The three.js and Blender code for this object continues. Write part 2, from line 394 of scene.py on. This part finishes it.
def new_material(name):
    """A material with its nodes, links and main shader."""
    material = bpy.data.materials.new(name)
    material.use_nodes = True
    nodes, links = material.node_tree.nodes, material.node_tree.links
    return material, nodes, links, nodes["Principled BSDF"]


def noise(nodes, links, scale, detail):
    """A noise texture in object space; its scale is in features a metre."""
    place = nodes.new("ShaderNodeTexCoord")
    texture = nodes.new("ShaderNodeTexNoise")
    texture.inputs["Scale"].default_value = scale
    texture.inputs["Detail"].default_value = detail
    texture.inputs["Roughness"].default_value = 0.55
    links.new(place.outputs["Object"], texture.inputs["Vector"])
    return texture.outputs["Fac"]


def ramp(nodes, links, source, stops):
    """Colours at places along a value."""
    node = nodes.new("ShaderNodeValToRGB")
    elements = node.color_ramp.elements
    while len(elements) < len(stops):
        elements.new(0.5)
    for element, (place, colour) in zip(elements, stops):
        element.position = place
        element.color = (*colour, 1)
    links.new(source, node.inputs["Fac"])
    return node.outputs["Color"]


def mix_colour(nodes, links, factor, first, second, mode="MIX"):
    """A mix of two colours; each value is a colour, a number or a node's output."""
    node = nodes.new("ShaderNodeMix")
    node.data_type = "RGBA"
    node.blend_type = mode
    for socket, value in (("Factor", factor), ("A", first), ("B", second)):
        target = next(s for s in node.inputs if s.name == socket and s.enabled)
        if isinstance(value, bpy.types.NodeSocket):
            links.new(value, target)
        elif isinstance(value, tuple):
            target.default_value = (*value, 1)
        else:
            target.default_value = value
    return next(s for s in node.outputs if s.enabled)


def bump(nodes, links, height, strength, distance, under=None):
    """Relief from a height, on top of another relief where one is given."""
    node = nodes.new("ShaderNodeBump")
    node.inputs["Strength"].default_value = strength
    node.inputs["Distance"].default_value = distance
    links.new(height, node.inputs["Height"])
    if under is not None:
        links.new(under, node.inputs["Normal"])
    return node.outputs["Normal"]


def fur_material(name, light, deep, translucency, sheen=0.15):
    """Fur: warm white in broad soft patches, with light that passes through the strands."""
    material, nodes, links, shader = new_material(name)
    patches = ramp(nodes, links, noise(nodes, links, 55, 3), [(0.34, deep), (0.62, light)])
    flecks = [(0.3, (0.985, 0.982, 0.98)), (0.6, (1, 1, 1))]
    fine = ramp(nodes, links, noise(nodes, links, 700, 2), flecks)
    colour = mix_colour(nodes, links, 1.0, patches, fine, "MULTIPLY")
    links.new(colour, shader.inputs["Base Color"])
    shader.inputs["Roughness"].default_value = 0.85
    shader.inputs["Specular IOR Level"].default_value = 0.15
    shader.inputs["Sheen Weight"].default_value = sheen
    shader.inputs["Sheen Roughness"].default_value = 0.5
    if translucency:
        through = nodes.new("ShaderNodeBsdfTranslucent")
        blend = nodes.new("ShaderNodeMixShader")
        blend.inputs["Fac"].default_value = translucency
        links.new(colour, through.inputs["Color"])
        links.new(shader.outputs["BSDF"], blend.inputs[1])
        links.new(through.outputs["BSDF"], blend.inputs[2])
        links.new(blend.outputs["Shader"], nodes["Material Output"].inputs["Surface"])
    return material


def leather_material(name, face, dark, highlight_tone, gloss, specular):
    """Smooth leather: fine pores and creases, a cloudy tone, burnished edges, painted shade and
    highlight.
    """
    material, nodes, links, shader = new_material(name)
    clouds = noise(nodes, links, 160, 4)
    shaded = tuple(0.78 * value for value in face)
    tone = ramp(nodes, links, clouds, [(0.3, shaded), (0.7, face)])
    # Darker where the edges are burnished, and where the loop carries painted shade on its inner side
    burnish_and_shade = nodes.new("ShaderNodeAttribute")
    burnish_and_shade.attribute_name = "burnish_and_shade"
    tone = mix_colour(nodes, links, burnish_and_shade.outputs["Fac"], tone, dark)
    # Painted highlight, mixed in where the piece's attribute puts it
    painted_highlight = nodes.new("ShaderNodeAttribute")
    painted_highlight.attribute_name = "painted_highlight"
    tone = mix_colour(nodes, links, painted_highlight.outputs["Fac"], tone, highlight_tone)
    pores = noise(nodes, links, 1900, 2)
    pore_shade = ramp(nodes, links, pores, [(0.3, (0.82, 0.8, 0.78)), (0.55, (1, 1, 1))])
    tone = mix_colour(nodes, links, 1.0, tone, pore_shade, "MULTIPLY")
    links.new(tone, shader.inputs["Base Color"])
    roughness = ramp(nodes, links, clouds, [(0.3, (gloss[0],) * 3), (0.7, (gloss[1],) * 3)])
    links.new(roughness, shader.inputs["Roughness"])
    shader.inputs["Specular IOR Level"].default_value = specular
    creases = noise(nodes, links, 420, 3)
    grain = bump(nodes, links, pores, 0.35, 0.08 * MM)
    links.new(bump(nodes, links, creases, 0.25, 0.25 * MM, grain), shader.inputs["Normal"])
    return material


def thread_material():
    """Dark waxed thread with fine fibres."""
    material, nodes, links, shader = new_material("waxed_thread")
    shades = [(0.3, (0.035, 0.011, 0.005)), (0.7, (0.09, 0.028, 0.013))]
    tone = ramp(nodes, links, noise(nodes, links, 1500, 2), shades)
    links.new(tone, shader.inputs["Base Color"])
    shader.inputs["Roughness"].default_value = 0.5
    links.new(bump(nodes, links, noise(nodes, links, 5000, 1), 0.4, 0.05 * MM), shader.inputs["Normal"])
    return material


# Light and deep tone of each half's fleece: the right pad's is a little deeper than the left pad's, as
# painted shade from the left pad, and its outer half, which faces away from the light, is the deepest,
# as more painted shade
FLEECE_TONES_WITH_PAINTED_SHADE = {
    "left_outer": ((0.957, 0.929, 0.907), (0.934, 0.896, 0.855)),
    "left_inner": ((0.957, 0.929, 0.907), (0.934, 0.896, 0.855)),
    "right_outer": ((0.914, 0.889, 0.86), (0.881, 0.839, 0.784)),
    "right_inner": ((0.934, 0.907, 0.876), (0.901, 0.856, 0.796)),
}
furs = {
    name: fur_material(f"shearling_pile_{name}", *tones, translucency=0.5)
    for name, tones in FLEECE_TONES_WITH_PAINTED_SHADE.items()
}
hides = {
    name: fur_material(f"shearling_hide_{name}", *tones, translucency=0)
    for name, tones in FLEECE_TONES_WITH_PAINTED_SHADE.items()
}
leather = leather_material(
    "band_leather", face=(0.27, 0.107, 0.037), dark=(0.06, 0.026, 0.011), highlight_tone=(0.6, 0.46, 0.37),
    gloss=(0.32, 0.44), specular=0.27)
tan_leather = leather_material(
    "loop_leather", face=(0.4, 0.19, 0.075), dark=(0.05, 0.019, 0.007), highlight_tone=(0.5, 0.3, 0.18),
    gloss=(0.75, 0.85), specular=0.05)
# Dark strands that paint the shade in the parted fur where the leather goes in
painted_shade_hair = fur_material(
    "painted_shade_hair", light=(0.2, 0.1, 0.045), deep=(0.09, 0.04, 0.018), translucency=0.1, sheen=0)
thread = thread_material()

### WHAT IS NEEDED
Find every line holding the word "from"; give their count and nothing else.

### TASK SOLUTION
3